===== GIVEN MATERIAL

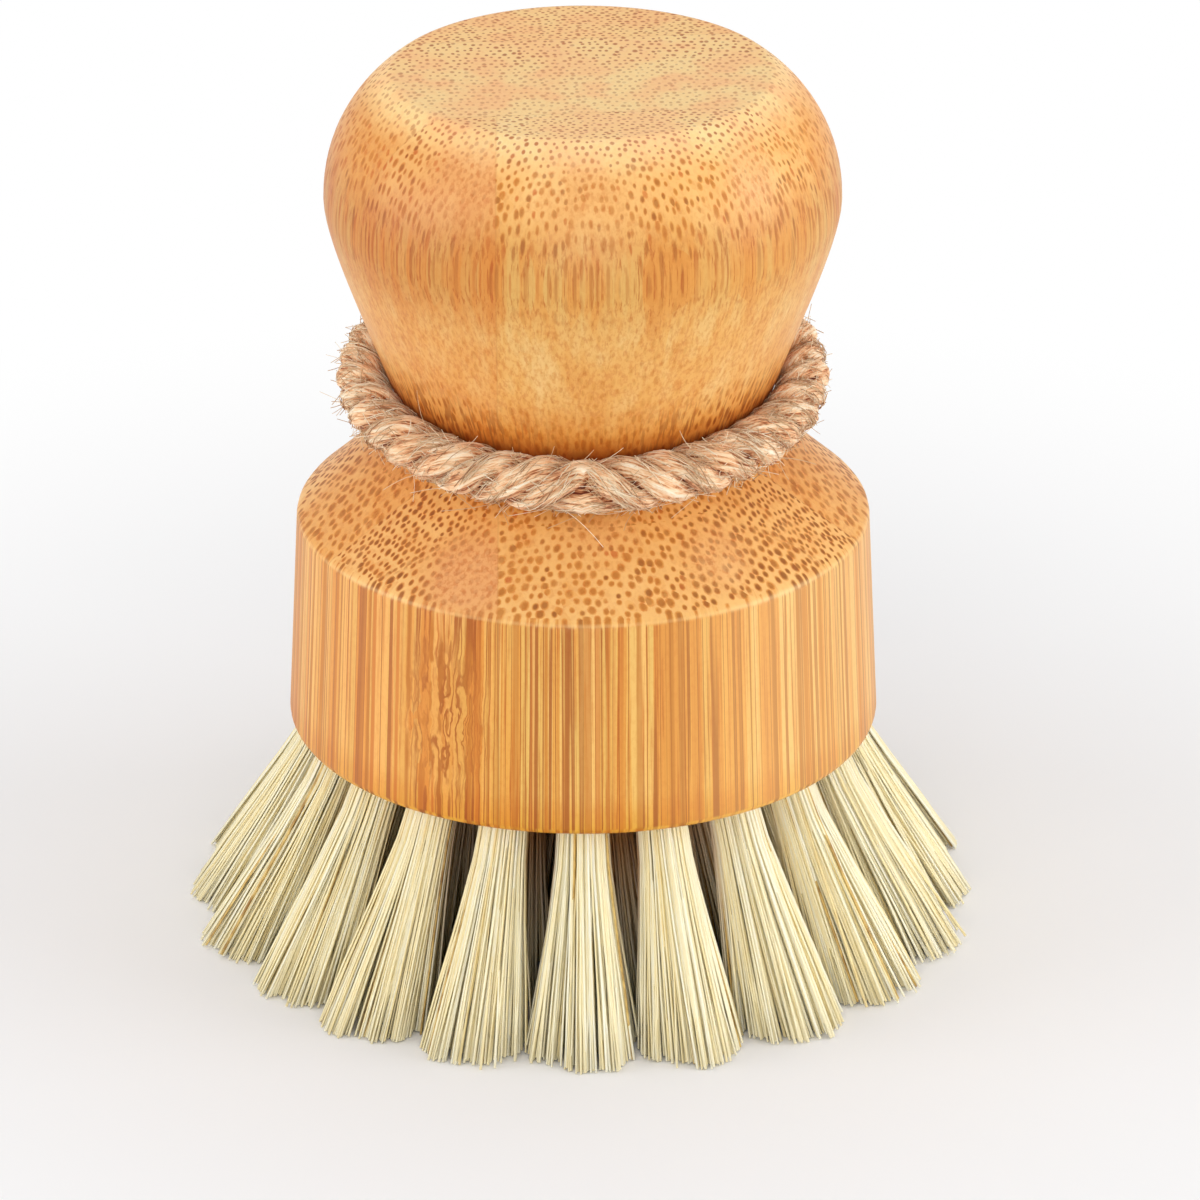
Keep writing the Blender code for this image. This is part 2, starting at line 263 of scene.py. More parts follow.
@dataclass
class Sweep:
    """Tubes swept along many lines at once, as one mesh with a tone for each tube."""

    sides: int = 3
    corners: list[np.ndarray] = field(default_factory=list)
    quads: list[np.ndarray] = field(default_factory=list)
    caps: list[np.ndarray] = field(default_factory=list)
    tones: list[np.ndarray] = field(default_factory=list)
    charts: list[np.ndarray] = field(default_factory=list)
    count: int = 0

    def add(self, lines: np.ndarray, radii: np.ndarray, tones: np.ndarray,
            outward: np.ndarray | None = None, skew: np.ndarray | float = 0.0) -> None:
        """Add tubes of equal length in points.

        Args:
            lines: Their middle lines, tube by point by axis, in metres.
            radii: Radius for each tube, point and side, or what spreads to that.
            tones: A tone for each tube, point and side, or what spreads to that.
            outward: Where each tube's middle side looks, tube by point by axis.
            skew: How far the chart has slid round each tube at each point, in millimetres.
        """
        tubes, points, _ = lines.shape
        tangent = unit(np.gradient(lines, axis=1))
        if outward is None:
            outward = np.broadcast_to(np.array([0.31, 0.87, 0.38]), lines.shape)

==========

WRITTEN INSTRUCTION: Each line must be given again exactly as written above.

COMPLETE OUTPUT:
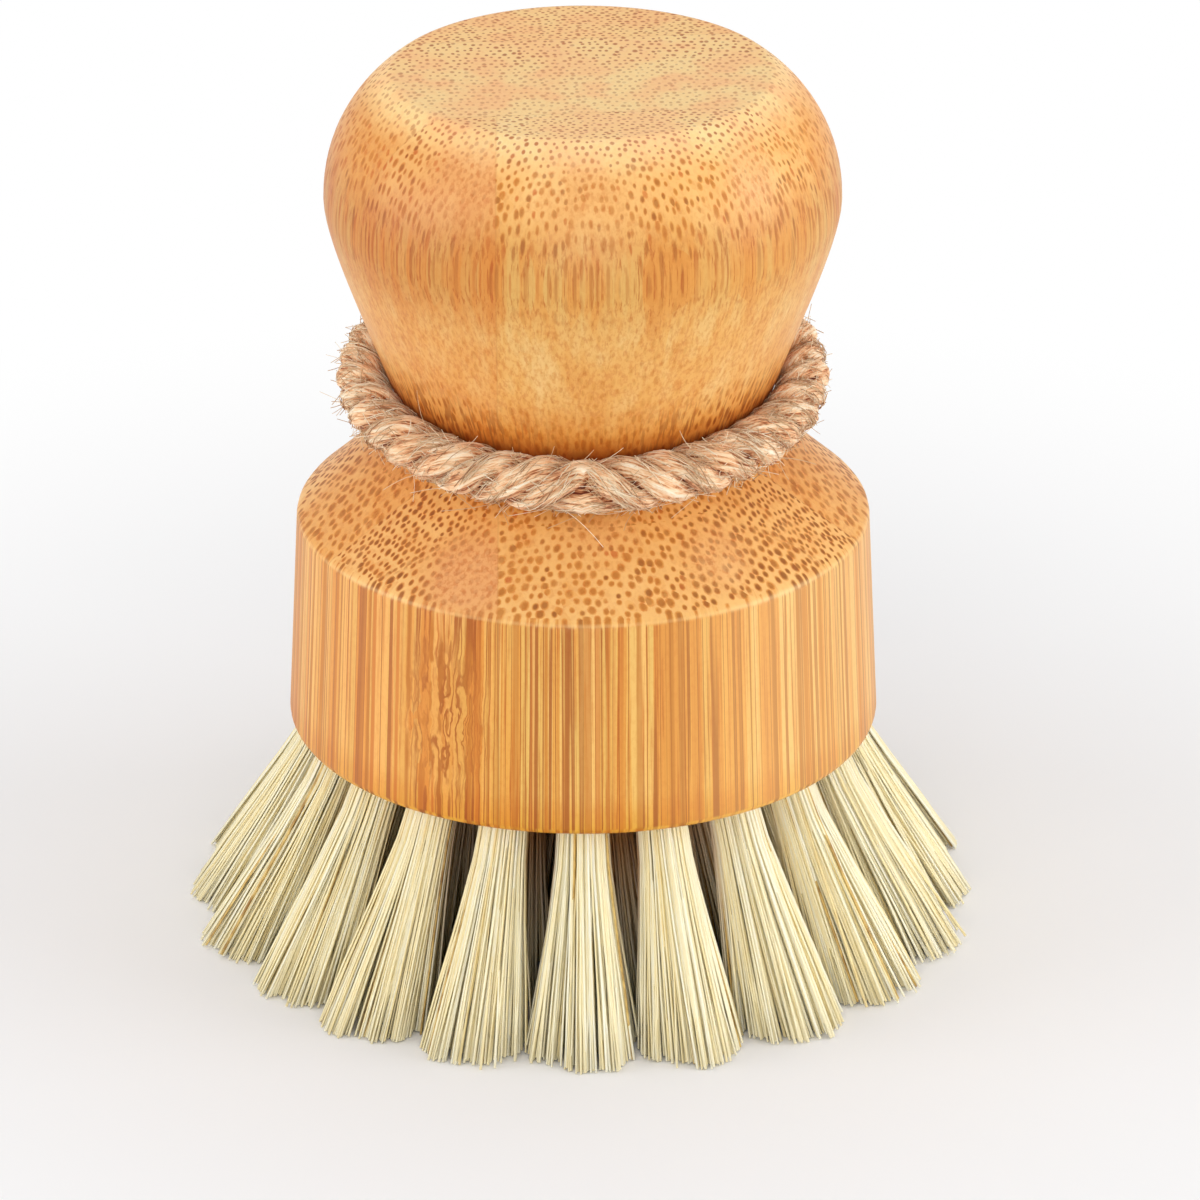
Keep writing the Blender code for this image. This is part 2, starting at line 263 of scene.py. More parts follow.
@dataclass
class Sweep:
    """Tubes swept along many lines at once, as one mesh with a tone for each tube."""

    sides: int = 3
    corners: list[np.ndarray] = field(default_factory=list)
    quads: list[np.ndarray] = field(default_factory=list)
    caps: list[np.ndarray] = field(default_factory=list)
    tones: list[np.ndarray] = field(default_factory=list)
    charts: list[np.ndarray] = field(default_factory=list)
    count: int = 0

    def add(self, lines: np.ndarray, radii: np.ndarray, tones: np.ndarray,
            outward: np.ndarray | None = None, skew: np.ndarray | float = 0.0) -> None:
        """Add tubes of equal length in points.

        Args:
            lines: Their middle lines, tube by point by axis, in metres.
            radii: Radius for each tube, point and side, or what spreads to that.
            tones: A tone for each tube, point and side, or what spreads to that.
            outward: Where each tube's middle side looks, tube by point by axis.
            skew: How far the chart has slid round each tube at each point, in millimetres.
        """
        tubes, points, _ = lines.shape
        tangent = unit(np.gradient(lines, axis=1))
        if outward is None:
            outward = np.broadcast_to(np.array([0.31, 0.87, 0.38]), lines.shape)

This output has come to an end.